The result are quite stable and repeatable.
th3_p03t
11 Posts
0
October 23rd, 2014 07:00
Yes we have jest applied the KB 2072070.
th3_p03t
11 Posts
0
October 23rd, 2014 08:00
Ok 800MB/sec on a 8Gb link. So on a 4Gb link we have to reach 400MB/sec on a single FA port. You are saying that with a single host, on a single device we can't reach 400MB/sec? It's nonsense.
Quincy561
1.3K Posts
1
October 23rd, 2014 08:00
Different architecture in the VNX than VMAX. We have dedicated CPUs for pairs of ports on the 40K. Also we do one IO at a time for each device.
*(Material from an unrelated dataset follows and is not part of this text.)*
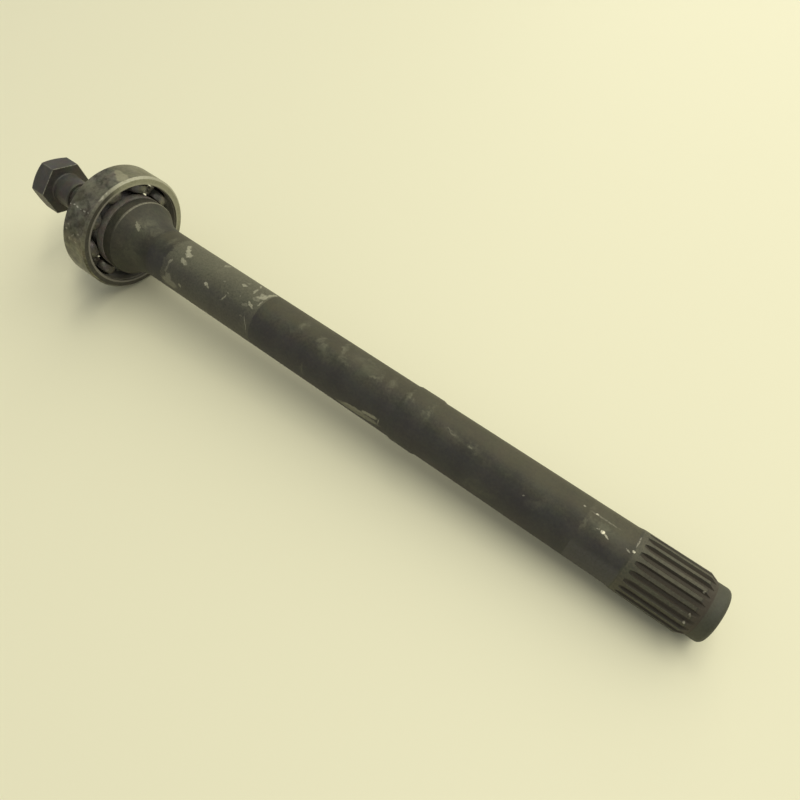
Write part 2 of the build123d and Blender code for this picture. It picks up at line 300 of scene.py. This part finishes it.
# Table top and light, in metres: a cream laminate, one wide soft window behind and above, a
# narrow ceiling lamp and a dimmer room
table = {"colour": "#e7e4c6", "roughness": 0.5, "sheen": 0.3, "size": 8.0, "room": "#eeefee",
         "roomStrength": 0.46}
lamps = {
    "window": {"place": (0.5, 1.9, 1.5), "aim": (0.0, 0.0, 0.02), "size": (4.0, 2.4), "watts": 42.0,
               "colour": "#fffbe9"},
    "ceiling": {"place": (0.35, 0.3, 1.9), "aim": (0.05, 0.0, 0.02), "size": (2.2, 0.4), "watts": 17.0,
                "colour": "#fffbe9"},
}


def addTable(settings):
    half = settings["size"] / 2
    mesh = bpy.data.meshes.new("table_top")
    corners = [(-half, -half, 0), (half, -half, 0), (half, half, 0), (-half, half, 0)]
    mesh.from_pydata(corners, [], [(0, 1, 2, 3)])
    top = bpy.data.objects.new("table_top", mesh)
    bpy.context.scene.collection.objects.link(top)
    material, tree = newMaterial("laminate_pressed_cream")  # plain and slightly dull
    shader = addNode(tree, "BsdfPrincipled", {
        "Base Color": linear(settings["colour"]), "Roughness": settings["roughness"],
        "Specular IOR Level": settings["sheen"]})
    addNode(tree, "OutputMaterial", {"Surface": shader})
    mesh.materials.append(material)
    world = bpy.data.worlds.new("room")
    world.use_nodes = True
    background = world.node_tree.nodes["Background"]
    background.inputs[0].default_value = linear(settings["room"])
    background.inputs[1].default_value = settings["roomStrength"]
    bpy.context.scene.world = world


def addLamp(name, settings):
    data = bpy.data.lights.new(name, "AREA")
    data.shape = "RECTANGLE"
    data.size, data.size_y = settings["size"]
    data.energy = settings["watts"]
    data.color = linear(settings["colour"])[:3]
    lamp = bpy.data.objects.new(name, data)
    lamp.location = settings["place"]
    lamp.rotation_mode = "QUATERNION"
    lamp.rotation_quaternion = (Vector(settings["aim"]) - Vector(settings["place"])).to_track_quat("-Z", "Y")
    bpy.context.scene.collection.objects.link(lamp)


addTable(table)
for name, settings in lamps.items():
    addLamp(name, settings)
bpy.context.scene.view_settings.view_transform = "Standard"
print("stage 3: table and light are set")

# Hexagon bolt with a rolled thread of 2 mm pitch, in place of the plain one. Wear is how bright
# the rub on an edge is, and a corner's wear reaches so many columns to each side.
boltForm = {
    "headEnd": -65.6, "headSeat": -55.2, "width": 25.4, "faceMargin": 0.5, "chamferDegrees": 30.0,
    "cornerAngle": 138.1, "edgeMm": 0.5, "cornerWear": 0.4, "seatWear": 1.0, "wearColumns": 0.75,
    "fillet": 0.8, "filletRows": 6, "shankRadius": 8.5, "shankEnd": -43.6,
    "reliefRadius": 6.9, "reliefStep": 0.1, "threadStart": -42.0, "threadRise": 0.8, "threadEnd": -12.2,
    "threadRadius": 8.0, "threadDepth": 1.1, "pitch": 2.0, "flankSlope": 1.3, "crestDrop": 0.1,
    "columns": 180, "rowsPerPitch": 14, "sharpDegrees": 28.0,
}


def boltSurface(form):
    # Rows from the head's outer face to the thread's end, each a closed line round the axis.
    # Hexagon: half width / cos(angle from the middle of a flat). The chamfer is a cone that
    # rises from the face's circle, and meets each flat where the two radii agree.
    # Thread: crest radius - depth * a wave that climbs one pitch per turn, with flat crests and
    # roots, inside a cone at each end.
    columnStep = 360 / form["columns"]
    angle = np.arange(form["columns"]) * columnStep
    flatAngle = (angle - form["cornerAngle"]) % 60 - 30
    hexRadius = form["width"] / 2 / np.cos(np.radians(flatAngle))
    atCorner = np.abs(flatAngle) > 30 - columnStep * form["wearColumns"]
    cornerWear = form["cornerWear"] * atCorner
    faceRadius = form["width"] / 2 - form["faceMargin"]
    meets = form["headEnd"] + (hexRadius - faceRadius) * np.tan(np.radians(form["chamferDegrees"]))
    seat, edge, shank, fillet = form["headSeat"], form["edgeMm"], form["shankRadius"], form["fillet"]
    crest, depth, relief = form["threadRadius"], form["threadDepth"], form["reliefRadius"]
    rows = []

    def addRow(station, radius, wear=0.0):
        # each value is one number, or one for each column
        rows.append(np.broadcast_arrays(station, radius, wear, angle)[:3])

    addRow(form["headEnd"], faceRadius)
    addRow(meets, hexRadius, form["cornerWear"])
    addRow(meets + edge, hexRadius, cornerWear)
    addRow(seat - edge, hexRadius, cornerWear)
    addRow(seat, hexRadius, form["seatWear"])
    addRow(seat, hexRadius - edge)
    for bend in np.radians(np.linspace(0, 90, form["filletRows"])):  # a quarter circle under the head
        addRow(seat + fillet * (1 - np.cos(bend)), shank + fillet * (1 - np.sin(bend)))
    addRow(form["shankEnd"] - (shank - crest), shank)
    addRow(form["shankEnd"], crest)
    addRow(form["shankEnd"] + form["reliefStep"], relief)
    riseStart = form["threadStart"] - form["threadRise"]
    addRow(riseStart, relief)
    rowStep = form["pitch"] / form["rowsPerPitch"]
    for station in np.arange(riseStart + form["reliefStep"], form["threadEnd"], rowStep):
        phase = (station / form["pitch"] - angle / 360) % 1
        wave = np.clip(form["flankSlope"] * np.abs(2 * phase - 1) - form["crestDrop"], 0, 1)
        cone = relief + max(0.0, min(station - riseStart, form["threadEnd"] - station))
        addRow(station, np.minimum(crest - depth * wave, max(cone, crest - depth)))
    stations, radii, wear = (np.array(part) for part in zip(*rows))
    return onShaft(stations, radii, angle[None]), wear


def gridPiece(name, places, wear, sharpDegrees):
    # each four neighbours of the grid make a face, the last column meets the first, and the
    # first and last rows are closed by one flat face each
    rows, columns = places.shape[:2]
    index = np.arange(rows * columns).reshape(rows, columns)
    near, far = index[:-1], index[1:]
    quads = np.stack([near, far, np.roll(far, -1, 1), np.roll(near, -1, 1)], -1).reshape(-1, 4)
    ends = [index[0].tolist(), index[-1][::-1].tolist()]
    mesh = bpy.data.meshes.new(name)
    mesh.from_pydata(places.reshape(-1, 3), [], quads.tolist() + ends)
    mesh.polygons.foreach_set("use_smooth", np.ones(len(mesh.polygons), bool))
    mesh.set_sharp_from_angle(angle=np.radians(sharpDegrees))
    mesh.attributes.new("wear", "FLOAT", "POINT").data.foreach_set("value", wear.ravel())
    mesh.update()
    piece = bpy.data.objects.new(name, mesh)
    bpy.context.scene.collection.objects.link(piece)
    return piece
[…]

We need more active ports and devices to get full performance. 150MB/sec is about the maximum throughput for a single device on a single FA CPU. I hope your LUN is a striped meta device, although the meta won't help as much for the sequential IO, as it is striped at 960K.
You achieved better performance using the other path management options, so I'm sure the round robin setting is what is slowing the IO for that test.
Quincy561
1.3K Posts
0
October 23rd, 2014 08:00
BTW, how do you have the active FA CPUs distributed across directors? You should not have more than one port per FA CPU active.
th3_p03t
11 Posts
0
October 23rd, 2014 08:00
The fact the test file fit entirely in cache is perfect, we are not interested in testing backend IO, we have to know WHY using a single FA port we achieve only 150MB/sec.
Same test on different storage (fare less expensive and powerful than VMAX) has given twice the throughput (in fixed path).
Quincy561
1.3K Posts
0
October 23rd, 2014 08:00
BTW, since all the data is in cache, where the data lives on the backend is not relevant.
And you may get better throughput for such a test from a lot of FC drives over EFDs. For sequential large block reads and writes a FC drive is about the same as an EFD per spindle, and chances are you have a lot more FC spindles than EFD spindles.
And again, you may want to try different IO sizes, you may get better throughput with 64K, 128K or 256K.
How many active FA ports total? And I hope none are sharing the same FA CPU.
Quincy561
1.3K Posts
0
October 23rd, 2014 08:00
A single FA port on a 40K can get very close to the line speed, even with 8gb ports, so close to 800MB/sec. However you need more than one Symmetrix device and thread active to get this.
th3_p03t
11 Posts
0
October 23rd, 2014 08:00
I confirm you that we use IOPS=1 on VMware ESX.
Please confirm me that 150MB/sec is the higher limit of a single VMAX FA port, this is a very important fact.
Quincy561
1.3K Posts
2
October 23rd, 2014 09:00
Not nonsense. I'm just trying to help by telling you how to get the maximum performance from your VMAX. You can get 400MB/sec from a single LUN, no problem, but it should be a meta volume.
If you want an array to run a single device on a single port, maybe VMAX isn't for you. It is designed to run 10s of thousands of devices on many ports at the same time.
Maybe you should watch my EMC World "Best Practices for Performance" presentation on EMCWorld.com. Go to virtual EMC World, technical sessions, put in any email address (a@b.com) , then browse sessions, then sort by most liked, mine is at the
th3_p03t
11 Posts
0
October 24th, 2014 01:00
Hello Quincy,
I want to make no debate, I only want to know how VMAX works and understand if we have a issue or this behaviour is by design.
We have done tests with block size 4K, 8K, 64K, 128K, 512K.
We have never gone beyond the 150 MB/secs per FA ports, never.
We use VMware and we have to use RDM, a lot of RDM. We have the limit of 1024 path in vSphere so the more we can get from a single path the happier we are.
In some cases we have to use fixed path (ESX 5.5 has a bug in supporting mulitpath in MSCS) and we can't have a huge SQL Cluster with it's TLOG LUN pumping only 150MB/sec.
We need to find a solution.
Quincy561
1.3K Posts
1
October 24th, 2014 06:00
Ok, there are performance experts in the field, if I was you, I'd start with your local account team. I am also willing to help, but I need more information. STP data would be nice, but a 30 second test won't be long enough to populate a whole interval in STP.
I'd also start with a one port test, and see if you can get your 400MB/sec. I'm not sure what limit you are hitting
Also if you could send me a private message with your serial #, I could take a look at the bin file, just to see if there is something wrong with the layout.